With a bridged current driver, that can run into quite a few parts--you
need one current limiter per polarity, or if you want any short circuit
protection, one per leg (4 in all). So simplicity is at a bit of a premium.

The usual two-terminal, two-BJT current limiter suffers from a fairly
gross temperature coefficient, like 3000 ppm/K. Protecting a TEC isn't
a super high precision application, but something a bit better than that
would be good.

I've sometimes got round that by putting a Schottky diode in series with
the sense resistor, like this. (The base current for Q1 actually comes
from a RRO op amp via R1--it's a class B complementary bridge.)

Q1
0-*--------- -----*---->|---R2R2---*------0
| \ A | |
| ------ ------- |
| | / V Q2 |
*--R1R1-------*---- -------------*

Trouble is, Schottkies don't have the same dV/dT as BJTs--it's more like
1 mV/K at high current, vs. 2 mV/K at low current, so you don't gain
that much--about 1500 ppm/K.

A PN diode connected as above plus something like a TLV431 in series
with Q2's emitter will do a good job, probably 300-500 ppm/V, which
would be fine. However, that costs four more ICs and another 2.4V of
headroom (1.2V per side in each polarity).

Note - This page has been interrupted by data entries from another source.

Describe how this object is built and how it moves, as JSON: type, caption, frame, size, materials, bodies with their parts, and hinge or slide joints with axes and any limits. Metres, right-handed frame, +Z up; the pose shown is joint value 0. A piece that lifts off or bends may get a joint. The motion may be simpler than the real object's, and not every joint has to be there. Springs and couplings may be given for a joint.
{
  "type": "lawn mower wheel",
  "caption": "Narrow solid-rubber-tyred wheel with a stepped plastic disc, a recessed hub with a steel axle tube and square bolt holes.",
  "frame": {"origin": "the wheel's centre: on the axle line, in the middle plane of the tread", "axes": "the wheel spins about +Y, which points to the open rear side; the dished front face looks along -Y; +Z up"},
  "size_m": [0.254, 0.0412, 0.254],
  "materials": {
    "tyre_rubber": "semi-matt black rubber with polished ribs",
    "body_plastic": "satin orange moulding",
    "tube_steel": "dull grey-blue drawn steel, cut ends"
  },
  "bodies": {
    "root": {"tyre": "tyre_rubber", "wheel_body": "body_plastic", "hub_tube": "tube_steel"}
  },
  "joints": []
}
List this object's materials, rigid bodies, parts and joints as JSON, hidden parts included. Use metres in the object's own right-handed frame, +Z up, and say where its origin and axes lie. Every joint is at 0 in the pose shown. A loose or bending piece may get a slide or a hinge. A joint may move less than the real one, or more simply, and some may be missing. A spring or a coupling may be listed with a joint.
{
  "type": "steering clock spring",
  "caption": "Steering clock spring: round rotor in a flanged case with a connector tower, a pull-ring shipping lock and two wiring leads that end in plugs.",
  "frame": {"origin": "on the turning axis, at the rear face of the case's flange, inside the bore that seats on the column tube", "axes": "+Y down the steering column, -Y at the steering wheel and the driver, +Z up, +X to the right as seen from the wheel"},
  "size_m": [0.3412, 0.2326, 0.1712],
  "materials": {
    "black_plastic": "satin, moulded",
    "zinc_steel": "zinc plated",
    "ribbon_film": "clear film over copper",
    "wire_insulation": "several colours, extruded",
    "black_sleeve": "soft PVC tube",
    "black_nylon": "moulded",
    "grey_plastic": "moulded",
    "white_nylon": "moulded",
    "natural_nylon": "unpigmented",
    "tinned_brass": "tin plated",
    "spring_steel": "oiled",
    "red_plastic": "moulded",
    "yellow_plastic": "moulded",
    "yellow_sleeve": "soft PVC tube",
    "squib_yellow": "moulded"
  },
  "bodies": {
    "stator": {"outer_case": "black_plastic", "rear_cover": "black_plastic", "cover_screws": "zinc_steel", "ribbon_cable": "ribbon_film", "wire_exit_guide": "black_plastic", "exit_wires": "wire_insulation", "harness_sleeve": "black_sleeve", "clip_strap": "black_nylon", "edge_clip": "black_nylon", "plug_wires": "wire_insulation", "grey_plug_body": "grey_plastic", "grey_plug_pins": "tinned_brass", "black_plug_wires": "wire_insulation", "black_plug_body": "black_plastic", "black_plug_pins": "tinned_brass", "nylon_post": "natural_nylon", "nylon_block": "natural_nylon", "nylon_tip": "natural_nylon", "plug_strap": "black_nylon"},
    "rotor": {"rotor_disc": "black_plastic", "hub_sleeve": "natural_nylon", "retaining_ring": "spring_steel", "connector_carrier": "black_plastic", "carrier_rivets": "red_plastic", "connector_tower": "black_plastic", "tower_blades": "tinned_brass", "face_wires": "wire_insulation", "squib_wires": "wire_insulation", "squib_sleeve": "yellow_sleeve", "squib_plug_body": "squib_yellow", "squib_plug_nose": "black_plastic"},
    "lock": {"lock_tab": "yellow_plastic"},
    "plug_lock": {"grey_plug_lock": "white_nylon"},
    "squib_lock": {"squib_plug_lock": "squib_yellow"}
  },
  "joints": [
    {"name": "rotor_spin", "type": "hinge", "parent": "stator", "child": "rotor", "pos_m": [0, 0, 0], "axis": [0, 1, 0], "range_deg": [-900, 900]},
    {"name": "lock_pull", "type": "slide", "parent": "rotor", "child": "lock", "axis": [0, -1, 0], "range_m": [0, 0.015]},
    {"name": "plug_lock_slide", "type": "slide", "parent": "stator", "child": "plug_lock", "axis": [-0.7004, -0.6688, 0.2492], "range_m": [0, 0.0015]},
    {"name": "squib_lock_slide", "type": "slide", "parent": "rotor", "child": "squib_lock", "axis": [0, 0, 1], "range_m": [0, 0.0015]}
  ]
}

Seems like an arbitrage opportunity. ;)

My current thinking is to put the diode in series with the base of Q2
and use Q1's V_BE to provide a reasonably stable bias current, like this:

Q1 1ohm
0-*--------- --------*-------R2R2-----*------0
| \ A | |
| ------ A Schottky |
| | | |
*---R1R1------*--R3R3----* |
| | |
| ------ |
| / V Q2 |
*------- --------------*

The diode runs at much lower current, and so has a higher dV/dT, and by
choosing R2 correctly, I can adjust it to match Q2's a bit better.

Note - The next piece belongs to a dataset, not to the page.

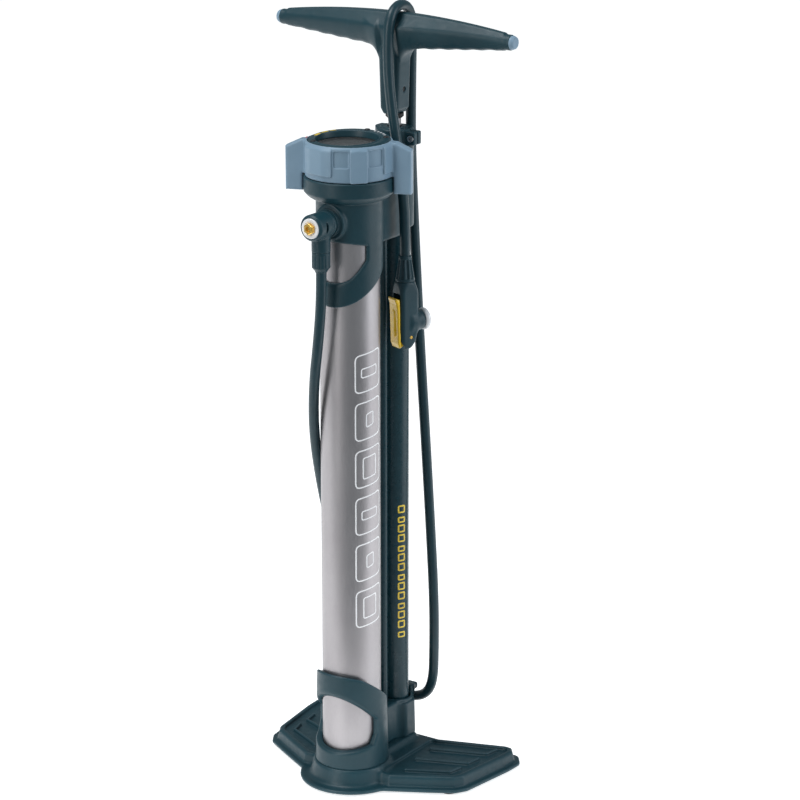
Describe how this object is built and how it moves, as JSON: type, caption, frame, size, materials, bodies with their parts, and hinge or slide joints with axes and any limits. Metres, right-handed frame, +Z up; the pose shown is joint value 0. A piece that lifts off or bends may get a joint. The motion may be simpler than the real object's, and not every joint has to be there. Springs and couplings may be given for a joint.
{
  "type": "floor bike pump",
  "caption": "Floor bike pump with a dark moulded foot, a silver air tank beside the barrel, a selector ring round a top gauge, a T handle and a hose with a lever head.",
  "frame": {"origin": "the point on the floor under the air tank's axis", "axes": "+Z up along the tank, -Y towards the hose swivel, +Y towards the pumping barrel, +X towards the side where the hose comes back up"},
  "size_m": [0.264, 0.1868, 0.7511],
  "materials": {
    "dark_plastic": "moulded, dark teal, fine grain",
    "ring_plastic": "moulded, blue-grey, satin",
    "tank_metal": "satin anodised",
    "black_plastic": "matt",
    "barrel_metal": "satin dark teal",
    "steel": "zinc plated",
    "black_metal": "blackened steel",
    "rod_chrome": "polished",
    "bare_aluminium": "turned",
    "brass": "satin",
    "rubber": "matt",
    "hose_rubber": "satin",
    "white_plastic": "gloss",
    "yellow_plastic": "gloss",
    "needle_red": "matt",
    "lens_clear": "clear"
  },
  "bodies": {
    "pump_body": {"air_pipe": "bare_aluminium", "barrel_cap": "dark_plastic", "barrel_foot": "bare_aluminium", "barrel_seals": "rubber", "barrel_tube": "barrel_metal", "base_feet": "rubber", "base_plate": "dark_plastic", "base_screws": "steel", "bourdon_tube": "brass", "check_spring": "steel", "chuck_gasket": "rubber", "clamp_screw": "steel", "gauge_bezel": "dark_plastic", "gauge_case": "black_plastic", "gauge_dial": "white_plastic", "gauge_lens": "lens_clear", "head_body": "dark_plastic", "head_nut": "dark_plastic", "hose_back_run": "hose_rubber", "hose_ferrule": "dark_plastic", "hose_front_run": "hose_rubber", "hose_head_run": "hose_rubber", "hose_low_bend": "hose_rubber", "hose_over_bar": "hose_rubber", "lever_pin": "brass", "lower_housing": "dark_plastic", "movement_frame": "brass", "nozzle_collar": "white_plastic", "pipe_seals": "rubber", "port_seals": "rubber", "rod_bush": "black_plastic", "swivel_body": "dark_plastic", "swivel_bolt": "brass", "swivel_ring": "white_plastic", "swivel_seals": "rubber", "tank_bottom_plug": "bare_aluminium", "tank_seals": "rubber", "tank_top_plug": "bare_aluminium", "tank_tube": "tank_metal", "upper_housing": "dark_plastic"},
    "handle": {"handle_bar": "dark_plastic", "handle_end_caps": "ring_plastic", "piston_rod": "rod_chrome", "handle_bolt": "black_metal", "rod_bumper": "rubber", "piston": "black_plastic", "piston_seal": "rubber", "piston_nut": "steel"},
    "selector": {"selector_ring": "ring_plastic", "selector_rotor": "black_plastic"},
    "needle": {"gauge_needle": "needle_red", "needle_pinion": "brass"},
    "sector": {"sector_gear": "brass"},
    "lever": {"head_lever": "yellow_plastic"},
    "plunger": {"chuck_plunger": "white_plastic"},
    "check": {"check_ball": "steel"}
  },
  "joints": [
    {"name": "handle_slide", "type": "slide", "parent": "pump_body", "child": "handle", "axis": [0, 0, 1], "range_m": [0, 0.5], "deforming": ["hose_over_bar"]},
    {"name": "selector_turn", "type": "hinge", "parent": "pump_body", "child": "selector", "pos_m": [0, 0, 0.6], "axis": [0, 0, 1], "range_deg": [-45, 0]},
    {"name": "lever_hinge", "type": "hinge", "parent": "pump_body", "child": "lever", "pos_m": [0.02645, 0.05431, 0.438], "axis": [0.9272, -0.3746, 0], "range_deg": [0, 28]},
    {"name": "plunger_slide", "type": "slide", "parent": "pump_body", "child": "plunger", "axis": [0.3746, 0.9272, 0], "range_m": [0, 0.001]},
    {"name": "needle_turn", "type": "hinge", "parent": "pump_body", "child": "needle", "pos_m": [0, 0, 0.62], "axis": [0, 0, 1], "range_deg": [-225, 0]},
    {"name": "sector_turn", "type": "hinge", "parent": "pump_body", "child": "sector", "pos_m": [-0.0166, 0, 0.61], "axis": [0, 0, 1], "range_deg": [0, 50]},
    {"name": "check_valve", "type": "slide", "parent": "pump_body", "child": "check", "axis": [0, 0, -1], "range_m": [0, 0.0015], "stiffness_N_per_m": 80, "springref_m": -0.002, "deforming": ["check_spring"]}
  ],
  "couplings": [
    {"joint": "plunger_slide", "follows": "lever_hinge", "m_per_rad": 0.002},
    {"joint": "sector_turn", "follows": "needle_turn", "ratio": -0.22222}
  ]
}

One wouldn't want to bet one's firstborn child on the unit-to-unit
consistency being too wonderful, but ISTM that I ought to be able to get
a factor of maybe 6 this way.

Anybody else done this sort of thing? Better suggestions welcome!

I use LEDs occasionally. Some have d(Vf)/dT pretty close to a silicon
BJT's Vbe.

Q1 1ohm
O--+--------. .-------R2-----+----O
| \ ^ |
| ------ LED |
| | / |
'-----R1------+-----|>|---------'

IR LEDs in my parts bin have drops as low as 900mV. Dunno
about the t/c, though.

For maximum headroom put the load between Vcc and Q1(c).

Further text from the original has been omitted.